CEO of tax-exempt organization hit with excess benefit taxes

The Association for Honest Attorneys' founder used the organization's bank account for personal expenses and cash.
By Charles J. Reichert, CPA

The Tax Court held that a taxpayer who was the CEO and a member of the board of directors of a tax-exempt organization engaged in excess benefit transactions that were not corrected within the required period. As a result, the taxpayer was subject to the 25% Sec. 4958(a)(1) tax imposed on the receipt of the excess benefits and the 200% Sec. 4958(b) tax for failure to correct the transactions in a timely manner.

Facts: In 2003, Joan Farr founded the Association for Honest Attorneys (AHA) in Kansas as a Sec. 501(c)(3) tax-exempt organization. During 2010, 2011, and 2012, while a member of AHA's board of directors and its CEO, she used the AHA's checking account to make cash withdrawals and purchases from department stores, grocery stores, home improvement stores, and various other places totaling $6,964 in 2010, $27,233 in 2011, and $5,299 in 2012. The taxpayer did not report any income from the AHA on her individual returns for those years.

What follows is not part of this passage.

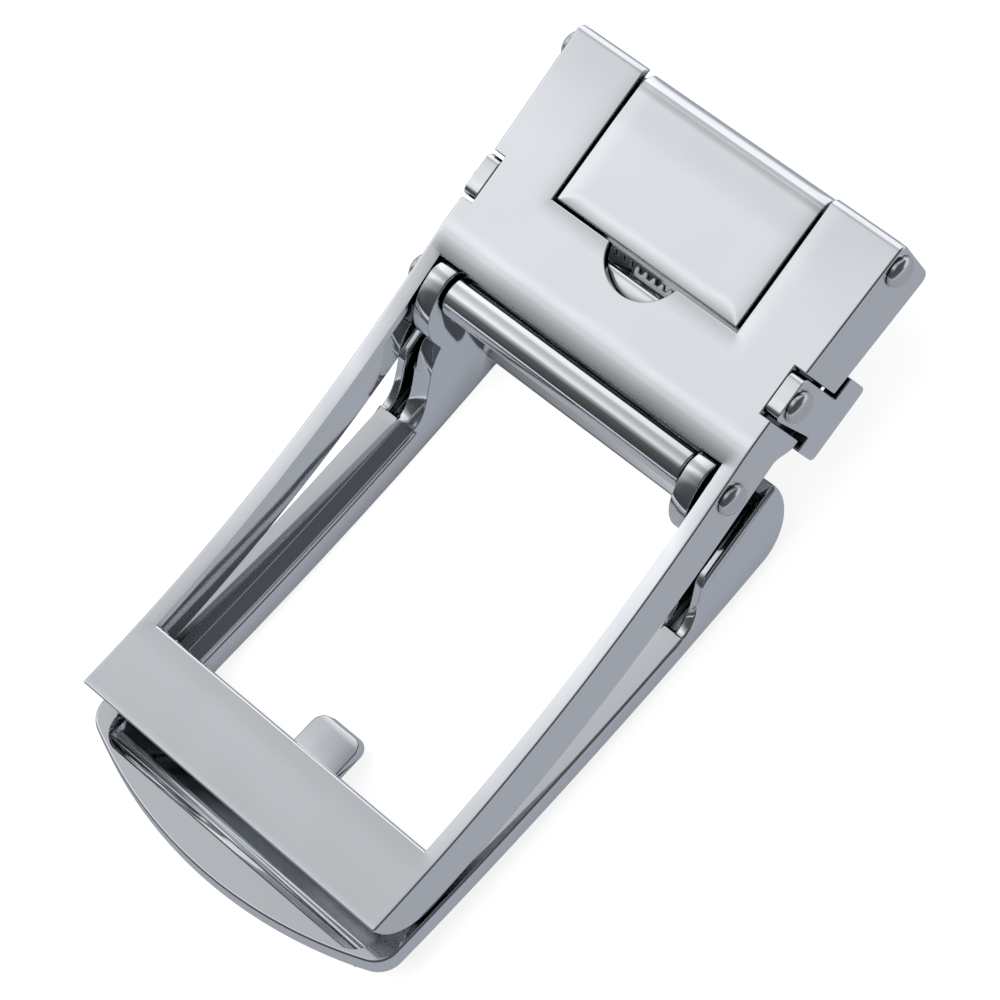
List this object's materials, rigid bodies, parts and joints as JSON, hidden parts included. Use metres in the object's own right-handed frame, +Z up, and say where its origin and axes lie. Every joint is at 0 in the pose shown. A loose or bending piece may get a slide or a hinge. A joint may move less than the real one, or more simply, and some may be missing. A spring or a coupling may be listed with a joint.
{
  "type": "ratchet belt buckle",
  "caption": "Chrome belt buckle with a stamped back bracket, hinged strap clamp, sprung release lever and hinged open front frame, lying on its face.",
  "frame": {"origin": "middle of the bounding box, on the surface that the buckle lies on", "axes": "+X along the belt towards the strap clamp, +Y across the belt, +Z up from the surface; the back plate faces up, tipped 11.8 degrees"},
  "size_m": [0.0842, 0.043, 0.0231],
  "materials": {
    "chrome_sheet": "polished chrome plate on steel sheet",
    "chrome_casting": "polished chrome plate on a zinc casting",
    "polished_steel": "polished steel pins"
  },
  "bodies": {
    "bracket_body": {"bracket": "chrome_sheet", "clamp_pin": "polished_steel", "lever_pin": "polished_steel", "hinge_rod": "polished_steel", "spacer_tube": "chrome_sheet"},
    "flap_body": {"clamp_flap": "chrome_sheet"},
    "lever_body": {"release_lever": "chrome_sheet"},
    "frame_body": {"front_frame": "chrome_casting"}
  },
  "joints": [
    {"name": "frame_hinge", "type": "hinge", "parent": "bracket_body", "child": "frame_body", "pos_m": [0.01472, 0, 0.0152], "axis": [0, 1, 0], "range_deg": [-22, 0]},
    {"name": "flap_hinge", "type": "hinge", "parent": "bracket_body", "child": "flap_body", "pos_m": [0.03954, 0, 0.02086], "axis": [0, 1, 0], "range_deg": [0, 100]},
    {"name": "lever_pivot", "type": "hinge", "parent": "bracket_body", "child": "lever_body", "pos_m": [0.02465, 0, 0.018], "axis": [0, 1, 0], "range_deg": [0, 5], "stiffness_Nm_per_rad": 0.02}
  ]
}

For tax years 2010, 2011, and 2012, the AHA filed tax returns as a Sec. 501(c)(3) organization and not as a private foundation. In 2015, the IRS sent a notice to the AHA that it was revoking the organization's tax-exempt status effective Jan. 1, 2010. The IRS also sent the taxpayer a notice of deficiency for 2010, 2011, and 2012 with an assessment of $9,874 for engaging in excess benefit transactions with the AHA in those years and an additional tax assessment for those years of $78,991 for failing to correct the transactions in a timely manner. The taxpayer petitioned the Tax Court for relief.

Issues: Under Sec. 4958(a)(1), a disqualified person who benefits from an excess benefit transaction with an applicable tax-exempt organization is subject to a tax equal to 25% of the excess benefit. A disqualified person includes any person in a position to exercise substantial influence over the affairs of the applicable tax-exempt organization during a five-year period ending on the date of the applicable transaction. Board members, the CEO, the COO, the CFO, and the treasurer of an organization, among others, generally are disqualified persons.

An excess benefit transaction is any transaction where a disqualified person receives an economic benefit from the tax-exempt organization with a value greater than the value provided by that person to the organization. Applicable tax-exempt organizations include Sec. 501(c)(3) tax-exempt organizations but do not include private foundations.

In addition to the Sec. 4958(a)(1) 25% tax, under Sec. 4958(b), a disqualified person receiving an excess benefit is subject to a tax equal to 200% of the excess benefit, unless the excess benefit transaction is corrected during the taxable period, defined as beginning on the date of the transaction and ending on the earlier of the date of mailing of a notice of deficiency or the date of the assessment of the 25% tax. A disqualified person can correct the transaction by paying the organization an amount equal to the excess benefit plus interest.

The taxpayer conceded that the AHA was an applicable tax-exempt organization and that she was a disqualified person. However, the taxpayer did not agree with the IRS that the purchases and cash withdrawals were excess benefit transactions. She contended that they were made for a business or an exempt purpose of the AHA, were compensation for her services rendered to the AHA, or were repayments by the AHA of loans she had previously made to the organization.

Holding: The court found Farr's testimony and evidence supporting her contention were not reliable, credible, or persuasive. Therefore, the court held that the purchases and cash withdrawals were excess benefit transactions subject to the 25% tax. The court also found that she had not corrected those transactions within the taxable period; therefore, Farr was also subject to the 200% tax.

  • Farr, T.C. Memo. 2018-2

— By Charles J. Reichert, CPA, instructor of accounting, University of Minnesota—Duluth.